-- Start --

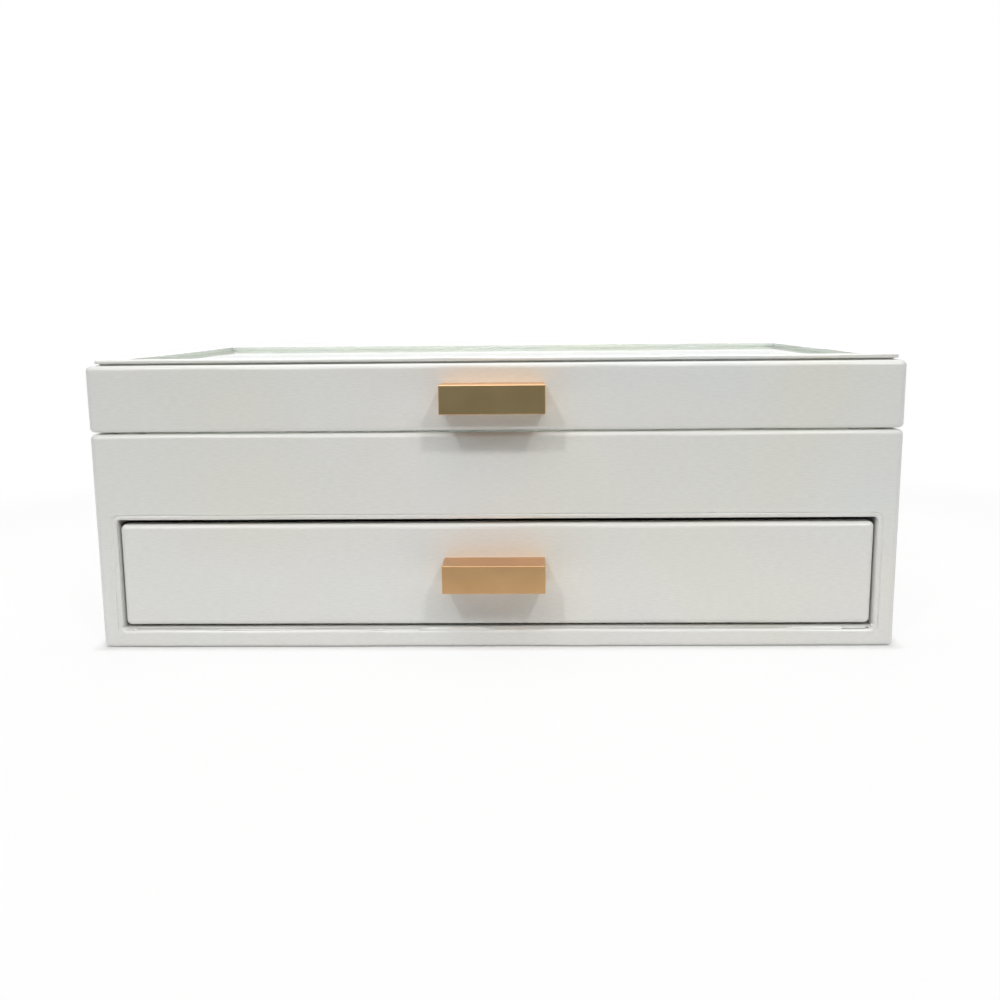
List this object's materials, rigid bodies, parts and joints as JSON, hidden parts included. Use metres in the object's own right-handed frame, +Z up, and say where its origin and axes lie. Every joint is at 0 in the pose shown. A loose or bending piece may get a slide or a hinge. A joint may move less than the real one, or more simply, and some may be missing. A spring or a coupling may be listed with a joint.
{
  "type": "jewelry box with drawer",
  "caption": "Low leatherette-covered jewelry box with a hinged glass-topped lid over a divided tray, a sliding drawer below, and bar pulls on lid and drawer.",
  "frame": {"origin": "on the floor, at the centre of the case's footprint", "axes": "+X to the right of a person facing the drawer, -Y towards them, +Z up"},
  "size_m": [0.318, 0.2136, 0.1159],
  "materials": {
    "leatherette": "off-white fine-grained leatherette, satin",
    "velvet": "short-pile velvet, warm pale grey",
    "felt": "pressed wool felt, dark grey",
    "board": "medium-density fibreboard, bare",
    "glass": "clear float glass, polished",
    "rose_gold": "satin rose-gold plated metal",
    "brass": "plated brass, satin",
    "steel": "zinc-plated steel",
    "bumper": "soft clear elastomer"
  },
  "bodies": {
    "case": {"right_side_board": "board", "left_side_board": "board", "back_board": "board", "base_board": "board", "upper_front_board": "board", "shelf_board": "board", "case_wrap": "leatherette", "base_felt": "felt", "bay_right_lining": "leatherette", "bay_left_lining": "leatherette", "bay_floor_lining": "leatherette", "drawer_guide_strips": "felt", "drawer_stop_pads": "felt", "tray_floor_lining": "velvet", "tray_left_lining": "velvet", "tray_right_lining": "velvet", "tray_front_lining": "velvet", "tray_back_lining": "velvet", "tray_right_divider": "velvet", "tray_left_divider": "velvet", "tray_short_dividers": "velvet", "ring_rolls": "velvet", "left_hinge_case_leaf": "brass", "left_hinge_pin": "brass", "right_hinge_case_leaf": "brass", "right_hinge_pin": "brass", "hinge_case_screws": "brass"},
    "lid": {"lid_left_board": "board", "lid_right_board": "board", "lid_front_board": "board", "lid_back_board": "board", "lid_wrap": "leatherette", "glass_pane": "glass", "lid_top_frame": "leatherette", "glazing_beads": "velvet", "lid_left_lining": "velvet", "lid_right_lining": "velvet", "lid_front_lining": "velvet", "lid_back_lining": "velvet", "lid_bumpers": "bumper", "left_hinge_lid_leaf": "brass", "right_hinge_lid_leaf": "brass", "hinge_lid_screws": "brass", "lid_pull": "rose_gold", "lid_pull_screws": "steel"},
    "drawer": {"drawer_front_wrap": "leatherette", "drawer_front_board": "board", "drawer_left_side": "leatherette", "drawer_right_side": "leatherette", "drawer_back": "leatherette", "drawer_bottom_board": "board", "drawer_floor_lining": "velvet", "drawer_wall_linings": "velvet", "drawer_glides": "felt", "drawer_right_divider": "velvet", "drawer_left_divider": "velvet", "drawer_short_dividers": "velvet", "drawer_pull": "rose_gold", "drawer_pull_screws": "steel"}
  },
  "joints": [
    {"name": "lid_hinge", "type": "hinge", "parent": "case", "child": "lid", "pos_m": [0, 0.098, 0.08735], "axis": [-1, 0, 0], "range_deg": [0, 100]},
    {"name": "drawer_slide", "type": "slide", "parent": "case", "child": "drawer", "axis": [0, -1, 0], "range_m": [0, 0.13]}
  ]
}
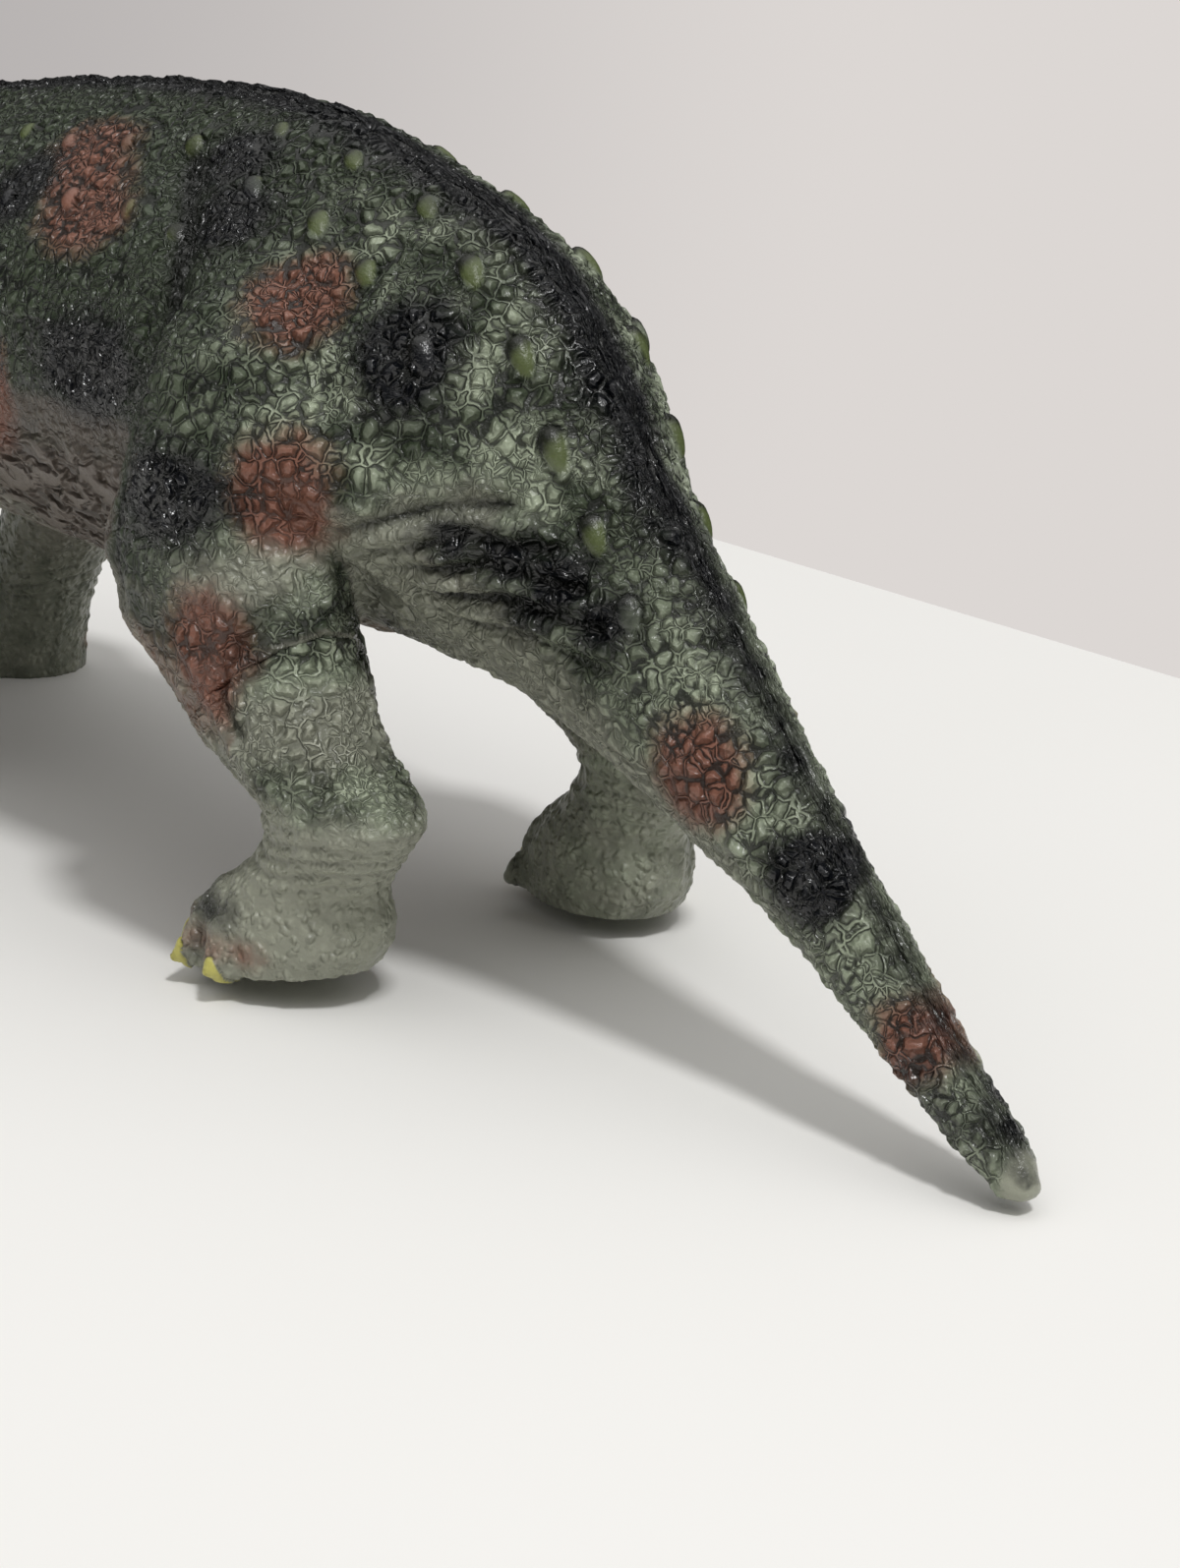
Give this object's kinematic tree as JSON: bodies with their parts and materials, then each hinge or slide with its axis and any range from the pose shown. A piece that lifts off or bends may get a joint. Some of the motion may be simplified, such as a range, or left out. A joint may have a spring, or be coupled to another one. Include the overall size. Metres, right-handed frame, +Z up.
{
  "type": "toy dinosaur figure",
  "caption": "Stuffed soft vinyl toy dinosaur standing on its front feet and tail tip, with a frilled, horned head that turns at the neck.",
  "frame": {"origin": "on the surface that the figure stands on, under the middle of its outer box", "axes": "+X towards the head, +Y the figure's left side, +Z up"},
  "size_m": [0.5196, 0.1246, 0.1773],
  "materials": {
    "body_vinyl": "painted soft vinyl with moulded scales",
    "head_vinyl": "painted soft vinyl with moulded scales",
    "leg_vinyl": "soft vinyl with leathery wrinkles",
    "horn_vinyl": "satin vinyl with fine growth rings",
    "eye_plastic": "polished",
    "plug_plastic": "moulded satin",
    "stuffing": "loose polyester fibre"
  },
  "bodies": {
    "figure": {"body_skin": "body_vinyl", "belly_plug": "plug_plastic", "torso_fill": "stuffing", "tail_fill": "stuffing", "hind_leg_left": "leg_vinyl", "hind_leg_left_fill": "stuffing", "hind_leg_right": "leg_vinyl", "hind_leg_right_fill": "stuffing", "front_leg_left": "leg_vinyl", "front_leg_left_fill": "stuffing", "front_leg_right": "leg_vinyl", "front_leg_right_fill": "stuffing"},
    "head": {"head_skin": "head_vinyl", "head_fill": "stuffing", "brow_horn_left": "horn_vinyl", "brow_horn_right": "horn_vinyl", "nose_horn": "horn_vinyl", "eye_left": "eye_plastic", "eye_right": "eye_plastic"}
  },
  "joints": [
    {"name": "neck_turn", "type": "hinge", "parent": "figure", "child": "head", "pos_m": [0.14185, 0, 0.112], "axis": [1, 0, 0], "range_deg": [-25, 25]}
  ]
}
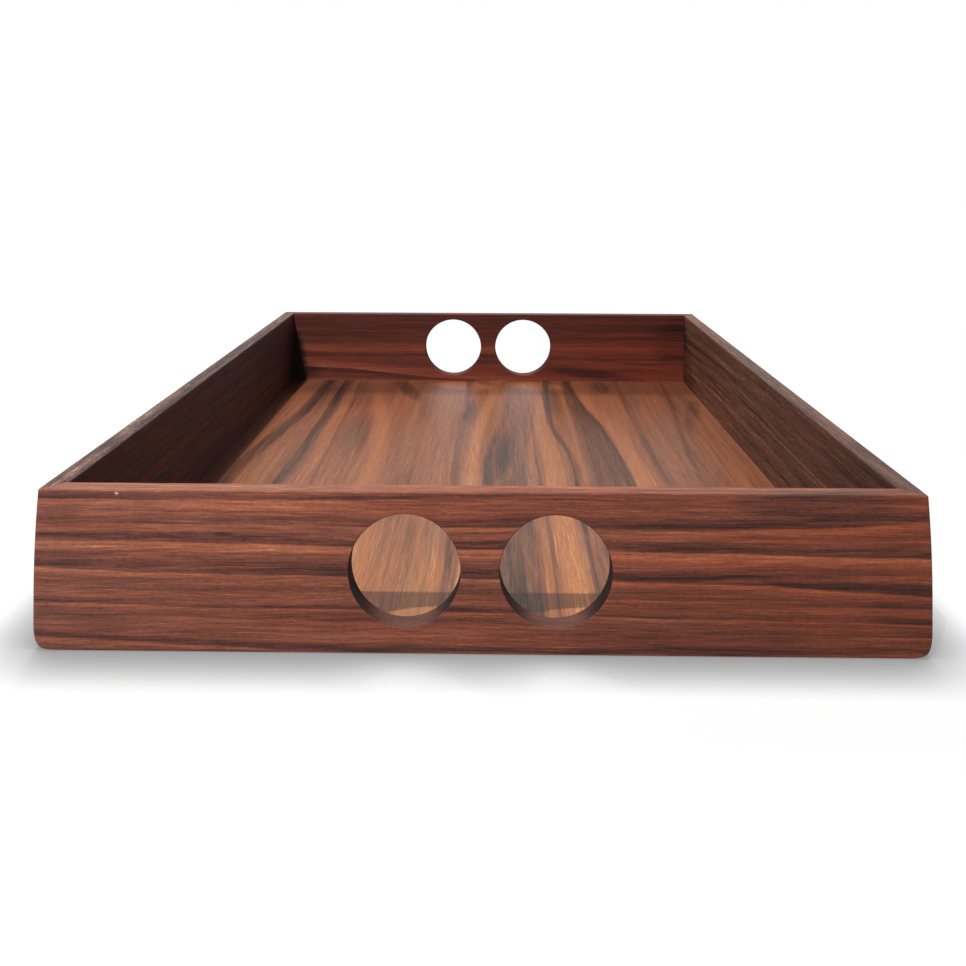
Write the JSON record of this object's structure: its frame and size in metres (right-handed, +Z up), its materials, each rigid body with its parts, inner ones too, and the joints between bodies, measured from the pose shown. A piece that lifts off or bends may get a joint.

-- End --

**Short problem**
Please quote every record above exactly as it appears.

**Output**
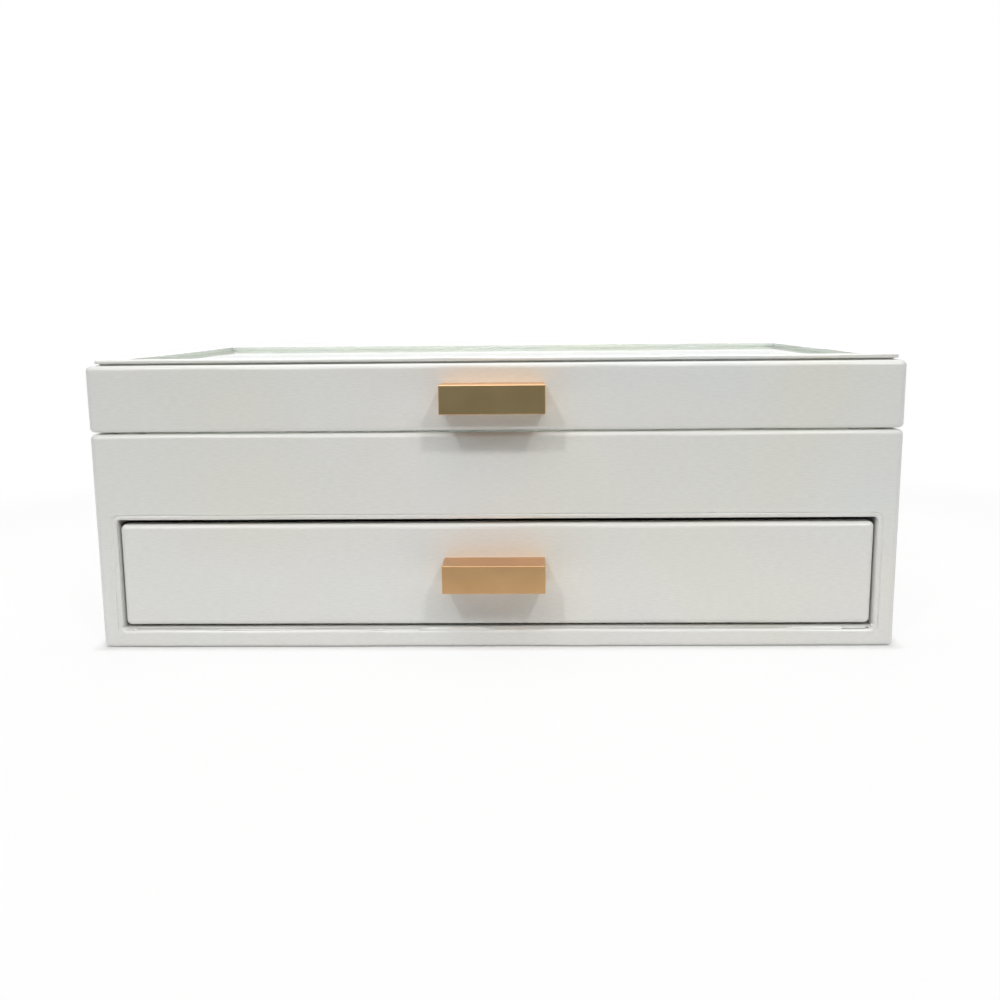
List this object's materials, rigid bodies, parts and joints as JSON, hidden parts included. Use metres in the object's own right-handed frame, +Z up, and say where its origin and axes lie. Every joint is at 0 in the pose shown. A loose or bending piece may get a slide or a hinge. A joint may move less than the real one, or more simply, and some may be missing. A spring or a coupling may be listed with a joint.
{
  "type": "jewelry box with drawer",
  "caption": "Low leatherette-covered jewelry box with a hinged glass-topped lid over a divided tray, a sliding drawer below, and bar pulls on lid and drawer.",
  "frame": {"origin": "on the floor, at the centre of the case's footprint", "axes": "+X to the right of a person facing the drawer, -Y towards them, +Z up"},
  "size_m": [0.318, 0.2136, 0.1159],
  "materials": {
    "leatherette": "off-white fine-grained leatherette, satin",
    "velvet": "short-pile velvet, warm pale grey",
    "felt": "pressed wool felt, dark grey",
    "board": "medium-density fibreboard, bare",
    "glass": "clear float glass, polished",
    "rose_gold": "satin rose-gold plated metal",
    "brass": "plated brass, satin",
    "steel": "zinc-plated steel",
    "bumper": "soft clear elastomer"
  },
  "bodies": {
    "case": {"right_side_board": "board", "left_side_board": "board", "back_board": "board", "base_board": "board", "upper_front_board": "board", "shelf_board": "board", "case_wrap": "leatherette", "base_felt": "felt", "bay_right_lining": "leatherette", "bay_left_lining": "leatherette", "bay_floor_lining": "leatherette", "drawer_guide_strips": "felt", "drawer_stop_pads": "felt", "tray_floor_lining": "velvet", "tray_left_lining": "velvet", "tray_right_lining": "velvet", "tray_front_lining": "velvet", "tray_back_lining": "velvet", "tray_right_divider": "velvet", "tray_left_divider": "velvet", "tray_short_dividers": "velvet", "ring_rolls": "velvet", "left_hinge_case_leaf": "brass", "left_hinge_pin": "brass", "right_hinge_case_leaf": "brass", "right_hinge_pin": "brass", "hinge_case_screws": "brass"},
    "lid": {"lid_left_board": "board", "lid_right_board": "board", "lid_front_board": "board", "lid_back_board": "board", "lid_wrap": "leatherette", "glass_pane": "glass", "lid_top_frame": "leatherette", "glazing_beads": "velvet", "lid_left_lining": "velvet", "lid_right_lining": "velvet", "lid_front_lining": "velvet", "lid_back_lining": "velvet", "lid_bumpers": "bumper", "left_hinge_lid_leaf": "brass", "right_hinge_lid_leaf": "brass", "hinge_lid_screws": "brass", "lid_pull": "rose_gold", "lid_pull_screws": "steel"},
    "drawer": {"drawer_front_wrap": "leatherette", "drawer_front_board": "board", "drawer_left_side": "leatherette", "drawer_right_side": "leatherette", "drawer_back": "leatherette", "drawer_bottom_board": "board", "drawer_floor_lining": "velvet", "drawer_wall_linings": "velvet", "drawer_glides": "felt", "drawer_right_divider": "velvet", "drawer_left_divider": "velvet", "drawer_short_dividers": "velvet", "drawer_pull": "rose_gold", "drawer_pull_screws": "steel"}
  },
  "joints": [
    {"name": "lid_hinge", "type": "hinge", "parent": "case", "child": "lid", "pos_m": [0, 0.098, 0.08735], "axis": [-1, 0, 0], "range_deg": [0, 100]},
    {"name": "drawer_slide", "type": "slide", "parent": "case", "child": "drawer", "axis": [0, -1, 0], "range_m": [0, 0.13]}
  ]
}
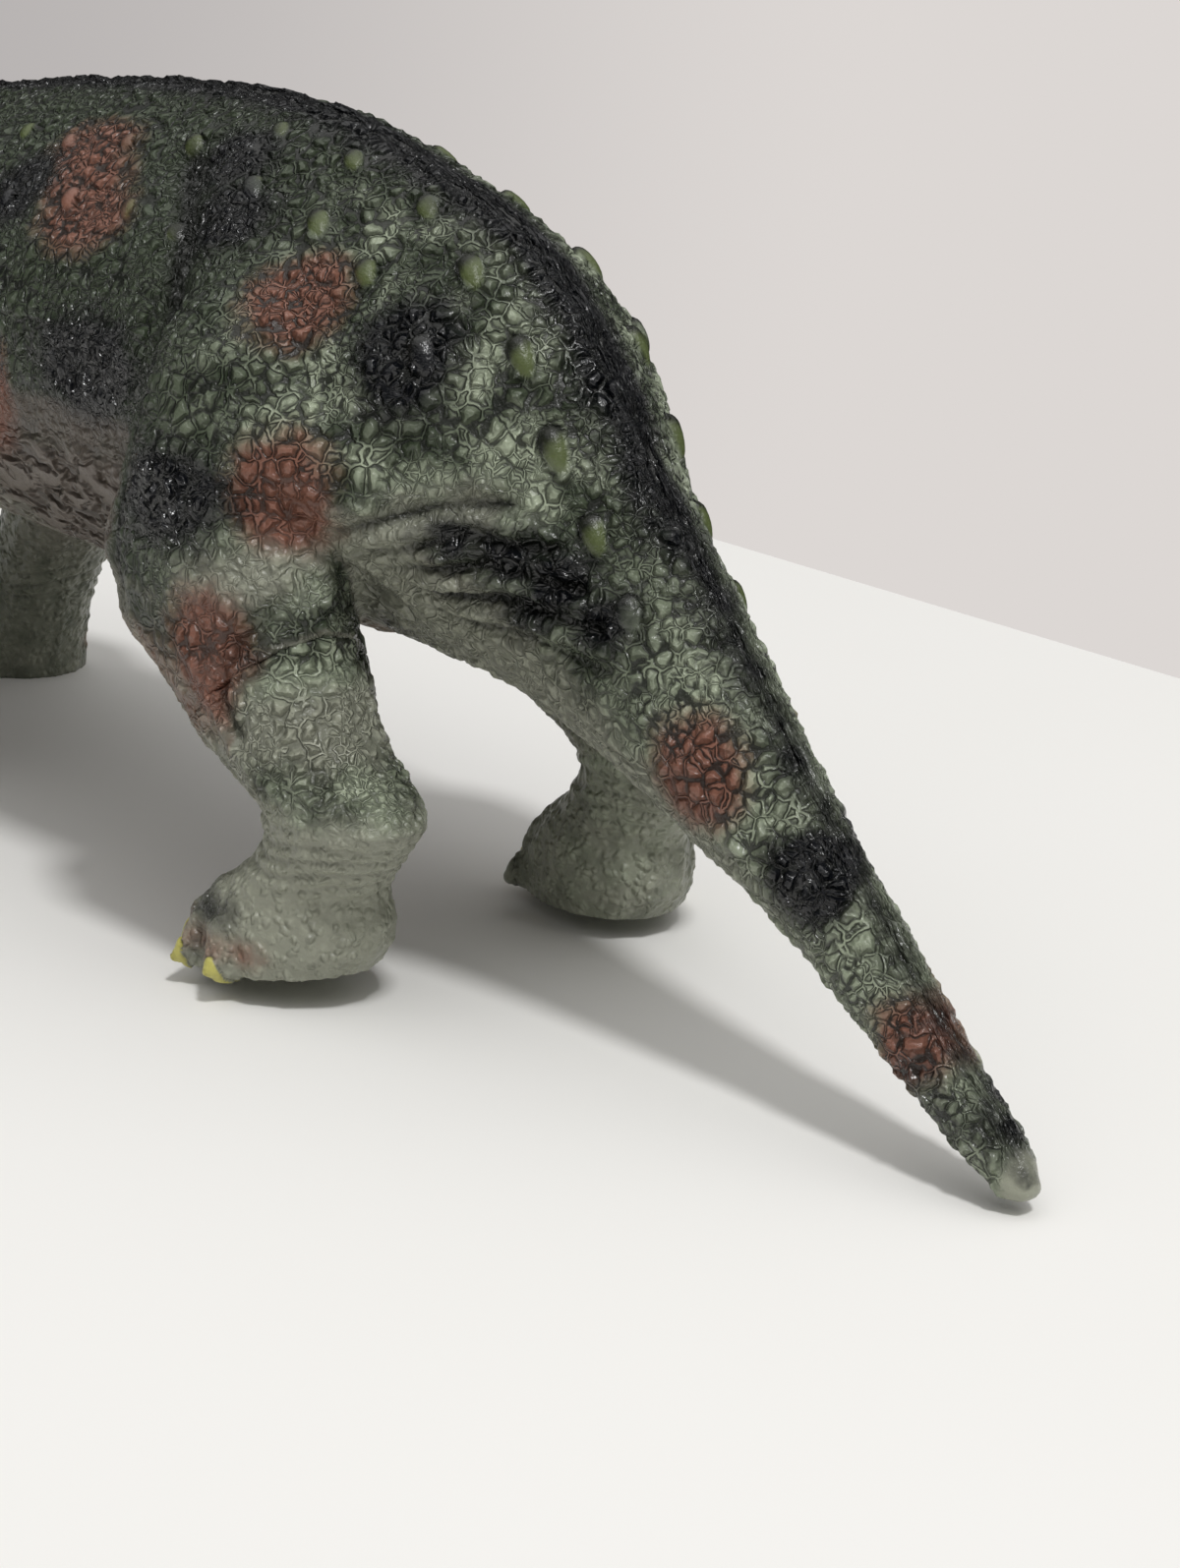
Give this object's kinematic tree as JSON: bodies with their parts and materials, then each hinge or slide with its axis and any range from the pose shown. A piece that lifts off or bends may get a joint. Some of the motion may be simplified, such as a range, or left out. A joint may have a spring, or be coupled to another one. Include the overall size. Metres, right-handed frame, +Z up.
{
  "type": "toy dinosaur figure",
  "caption": "Stuffed soft vinyl toy dinosaur standing on its front feet and tail tip, with a frilled, horned head that turns at the neck.",
  "frame": {"origin": "on the surface that the figure stands on, under the middle of its outer box", "axes": "+X towards the head, +Y the figure's left side, +Z up"},
  "size_m": [0.5196, 0.1246, 0.1773],
  "materials": {
    "body_vinyl": "painted soft vinyl with moulded scales",
    "head_vinyl": "painted soft vinyl with moulded scales",
    "leg_vinyl": "soft vinyl with leathery wrinkles",
    "horn_vinyl": "satin vinyl with fine growth rings",
    "eye_plastic": "polished",
    "plug_plastic": "moulded satin",
    "stuffing": "loose polyester fibre"
  },
  "bodies": {
    "figure": {"body_skin": "body_vinyl", "belly_plug": "plug_plastic", "torso_fill": "stuffing", "tail_fill": "stuffing", "hind_leg_left": "leg_vinyl", "hind_leg_left_fill": "stuffing", "hind_leg_right": "leg_vinyl", "hind_leg_right_fill": "stuffing", "front_leg_left": "leg_vinyl", "front_leg_left_fill": "stuffing", "front_leg_right": "leg_vinyl", "front_leg_right_fill": "stuffing"},
    "head": {"head_skin": "head_vinyl", "head_fill": "stuffing", "brow_horn_left": "horn_vinyl", "brow_horn_right": "horn_vinyl", "nose_horn": "horn_vinyl", "eye_left": "eye_plastic", "eye_right": "eye_plastic"}
  },
  "joints": [
    {"name": "neck_turn", "type": "hinge", "parent": "figure", "child": "head", "pos_m": [0.14185, 0, 0.112], "axis": [1, 0, 0], "range_deg": [-25, 25]}
  ]
}
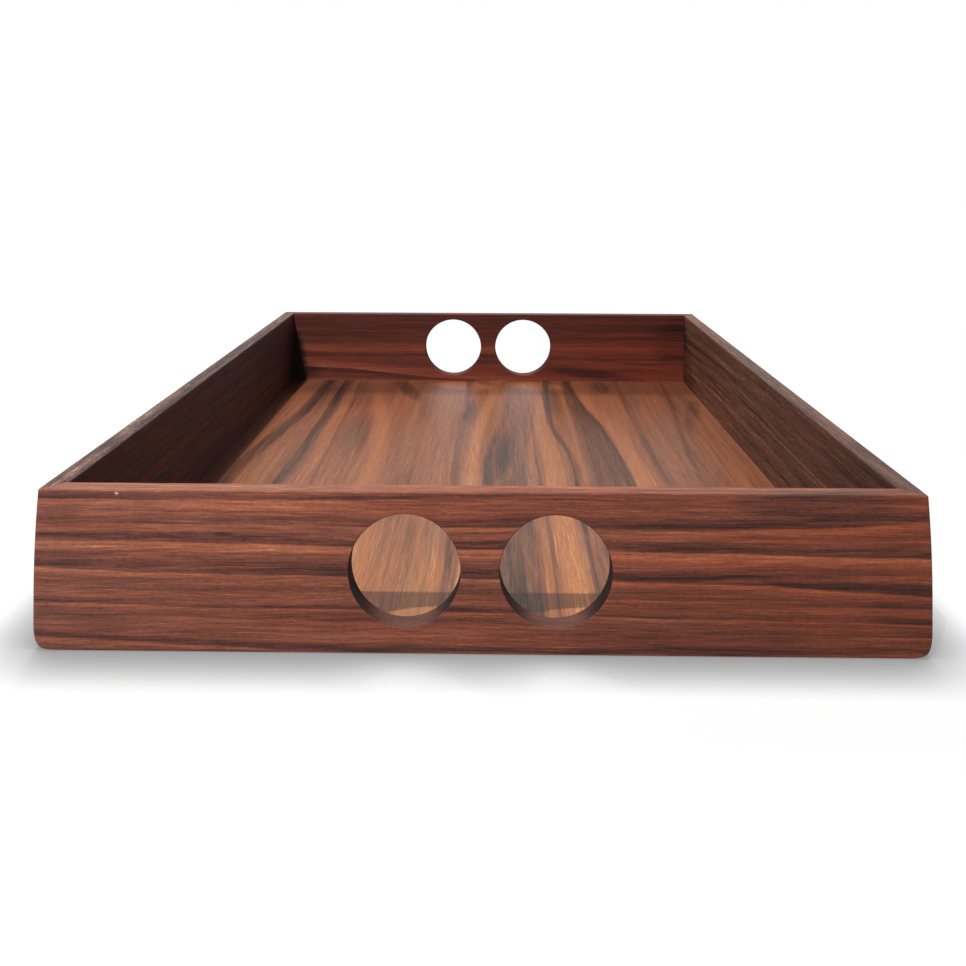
Write the JSON record of this object's structure: its frame and size in metres (right-handed, +Z up), its materials, each rigid body with its parts, inner ones too, and the joints between bodies, measured from the pose shown. A piece that lifts off or bends may get a joint.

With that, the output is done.